Confortablement assis dans son salon à Karachi (sud), le général à la retraite suit de près l'évolution de la crise politique à Islamabad où les partisans des opposants Imran Khan, ex-gloire du cricket reconverti en politicien nationaliste, et le chef religieux Tahir ul-Qadri, exigent la démission de Nawaz Sharif.

Là, son compte Twitter fait l'éloge de la contestation, notamment de Tahir ul-Qadri, qui avait été député sous son gouvernement militaire, là, ses partisans distribuent de la nourriture aux manifestants.

Mais cette semaine, l'ancien allié de l'Occident, au pouvoir de 1999 à 2008, est apparu sur la chaîne ARY, promanifestants, appelant à la démission du gouvernement, la mise en place d'une administration intérimaire et la tenue de nouvelles élections.

"Ces gens dans la rue sont prêts à mourir, il sont déterminés et motivés", a déclaré M. Musharraf. "Dans l'intérêt de la nation... il devrait y avoir un changement de gouvernement", a-t-il ajouté, appelant ses amis de l'armée à "tirer des conclusions allant dans l'intérêt de la nation".

Mais qu'ont en commun Musharraf, Khan et Qadri? Des liens historiques avec l'armée, mais aussi une volonté de porter au pouvoir une "troisième voie" au Pakistan.

Depuis son indépendance en 1947, le "pays des purs" a connu une alternance entre des gouvernements militaires et civils. Dans cette société empreinte de féodalisme, les gouvernements civils sont menés par la Ligue musulmane (PML-N) du clan Sharif ou le Parti du peuple pakistanais (PPP) de la famille Bhutto.

"Avant, il n'y avait que deux partis, la PML-N et le PPP, aujourd'hui vous avez de nombreux partis qui prétendent au pouvoir, la scène politique a changé pour le mieux", note Mushahid Hussain, sénateur sous la bannière du PML-Q, formation née en 2002 sous l'ère Musharraf.

Au centre de cette "troisième voie", trône le Parti de la justice (PTI) d'Imran Khan, autour duquel gravitent de petites formations comme le PAT de Tahir ul-Qadri, l'APML de Musharraf et la PML-Q.

"Chacune de ces forces (politiques) a ses liens avec l'armée. L'armée qui déstabilise le système, voilà la troisième force" pour le moment, note l'analyste militaire Ayesha Siddiqa.

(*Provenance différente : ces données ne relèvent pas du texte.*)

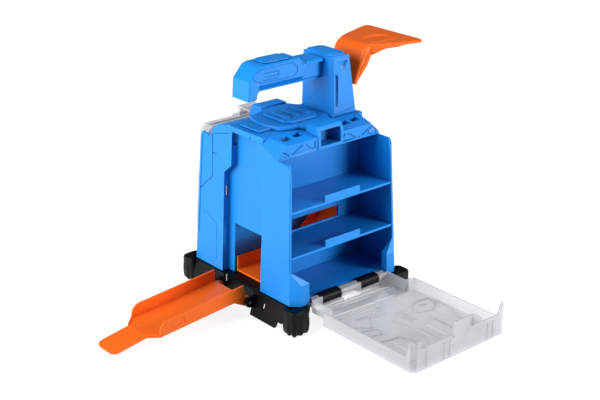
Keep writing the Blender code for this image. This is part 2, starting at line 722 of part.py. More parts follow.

L'analyste Najam Sethi évoquait récemment un "interventionnisme agressif mais indirect dans la politique" du "miltablishment" - establishment sécuritaire datant des années Musharraf - pour faire pression sur le pouvoir civil.

Si les partis de la "troisième voie" s'attaquent au gouvernement dans le but de provoquer sa chute, sinon des élections de mi-mandat, certains d'entre eux flirtent aussi avec l'idée de former une coalition lors du prochain scrutin.

Une coalition des forces tierces? "Il est encore trop tôt pour s'y engager, mais en terme de direction pour l'avenir, il y a une forte probabilité que cela arrive", explique à l'AFP Raza Bokhari, porte-parole officiel de Pervez Musharraf.

"Mais la seule force significative (de ce groupe) c'est le PTI. Imran Khan ne bénéficierait pas d'une telle alliance", estime Mme Siddiqa, suggérant que l'ex-gloire du cricket allait peut-être "utiliser" à son avantage ces partis sans "leur donner leur part".

Vendredi, une médiation a commencé entre le gouvernement et les opposants sous l'égide de l'armée, qui revient ainsi à l'avant-scène de la politique.

Et dans ces négociations, Nawaz Sharif risque d'avoir à redonner des pouvoirs aux militaires sur les questions sécuritaires et de politique étrangère, voire à retirer le nom de son rival Pervez Musharraf de la liste des personnalités interdites de séjour à l'étranger, notent des commentateurs.